Jay Gatsby would eventually fulfill his dreams of becoming rich, but through questionable methods. Early on in The Great Gatsby, Nick takes note of the speculation surrounding Gatsby and how he obtained his wealth. Nick mentions rumors such as Gatsby being a spy for the Germans during the war and being the nephew of Kaiser Wilhelm. Fitzgerald continues to allude to Gatsby’s profession being illegal when he introduces Meyer Wolfshiem, the business partner of Gatsby who allegedly fixed the 1919 World Series. Meyer Wolfshiem comes across to Nick as a questionable character who may be involved in shady business based on his reputation of fixing events. At this point, Nick starts to really question how Gatsby obtained his wealth. The last clue is when Nick attempts to phone Gatsby’s friends to let him know of Gatsby’s death, but hears a message suggesting shady corporate business. Obviously, Gatsby is resorting to some illegal means as a source of income. (Pauly, Gatsby as Gangster)
In a sense, Gatsby became obsessed with becoming rich. Gatsby mentions to Nick that after meeting Dan Cody and spending time on his yacht, he made it his goal to become rich. What makes Gatsby appeal to readers is his incessant determination to become rich and capitalize on the idea of self-improvement. Gatsby went to all lengths to become wealthy and improve his social standard, reminding us of America’s drive for wealth. (Pidgeon, The Great Gatsby)

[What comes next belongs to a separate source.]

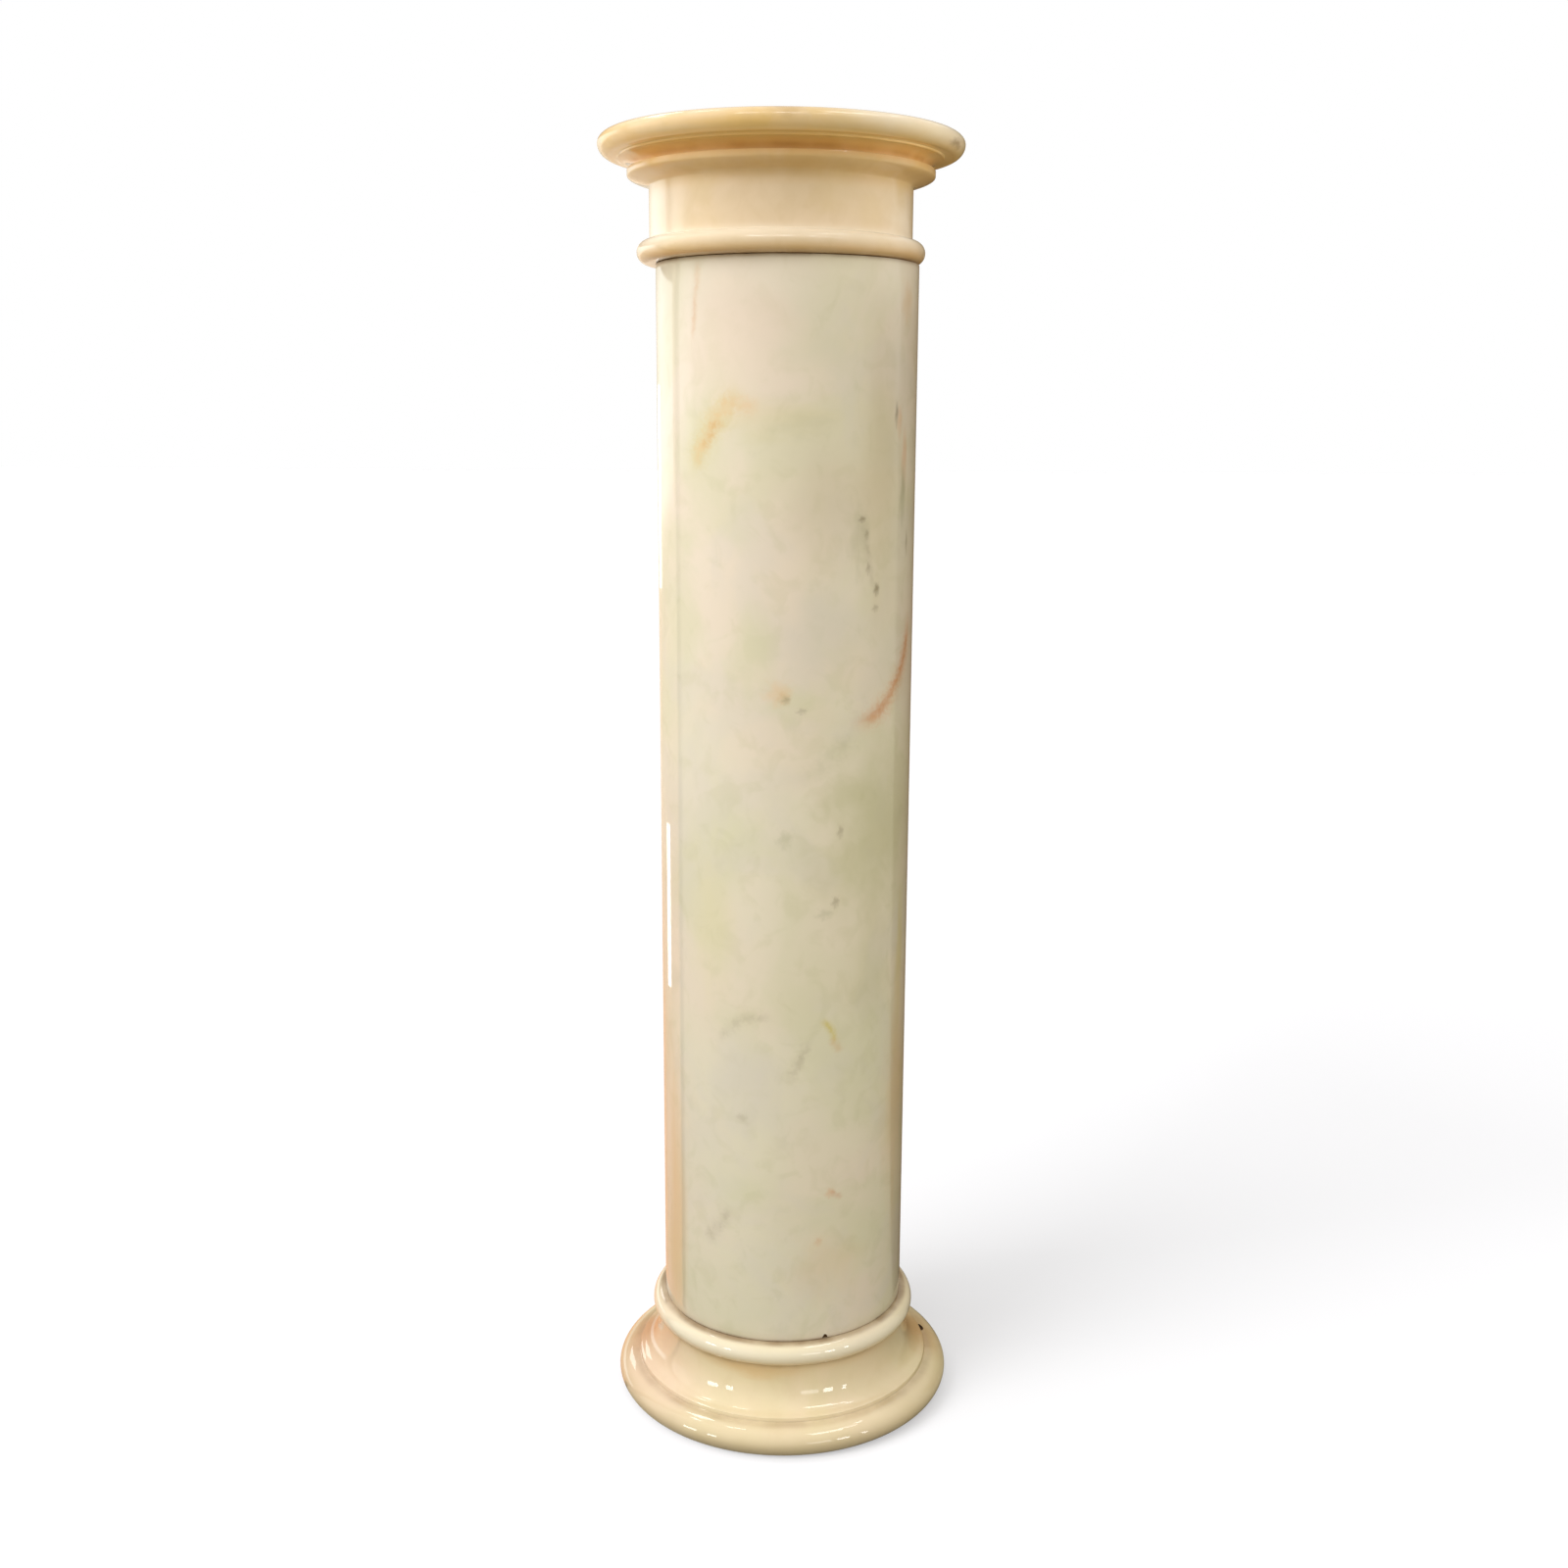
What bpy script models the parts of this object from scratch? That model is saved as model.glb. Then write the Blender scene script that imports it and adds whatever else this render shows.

The average American might conclude at this point that Gatsby is not an admirable person based upon his involvement in illegal activities to obtain wealth. However, what makes Gatsby appealing is not his method for obtaining wealth, but his reasoning. Gatsby made it his ambition to become rich because he felt that it was the only way he could win back the love of his life Daisy. Literary critic William Voegeli explained that “there is a connection between the erotic desire of lovers and the idealistic preoccupation with grandeur.” (William Voegeli, Gatsby and the pursuit of happiness) Daisy is described as a person who concerned with money and allows it to dictate her life. She is married to Tom Buchanan. It is inferred that their marriage is not primarily based on love because Tom consistently cheats on her with Myrtle Wilson. The fact that Daisy’s relationship with her husband is not strong suggests that Daisy married Tom for his money. Gatsby plays the role of a man chasing a woman who is currently married to an unlikable man, Tom Buchanan. When Daisy eventually chooses Tom over Gatsby, there is a sense of sympathy for Gatsby. That sense of sympathy is reinforced when Gatsby is killed by Wilson after failing to win over the love of his life. Gatsby represents the idea that “the end justifies the means” by doing whatever it takes to win over Daisy; his persistence is admirable.
From a young age, Jay Gatsby decided that he was going to get ahead in life. He created a strict daily schedule to propel him to success. Gatsby showed his determination to succeed by getting involved in illegal enterprises and accumulating wealth. He justified his criminal life by explaining that wealth was necessary to win back Daisy from Tom Buchanan. Through his discipline and determination for success, drive for wealth, and justification for his methods of obtaining wealth, Jay Gatsby is a valid representation of American Values.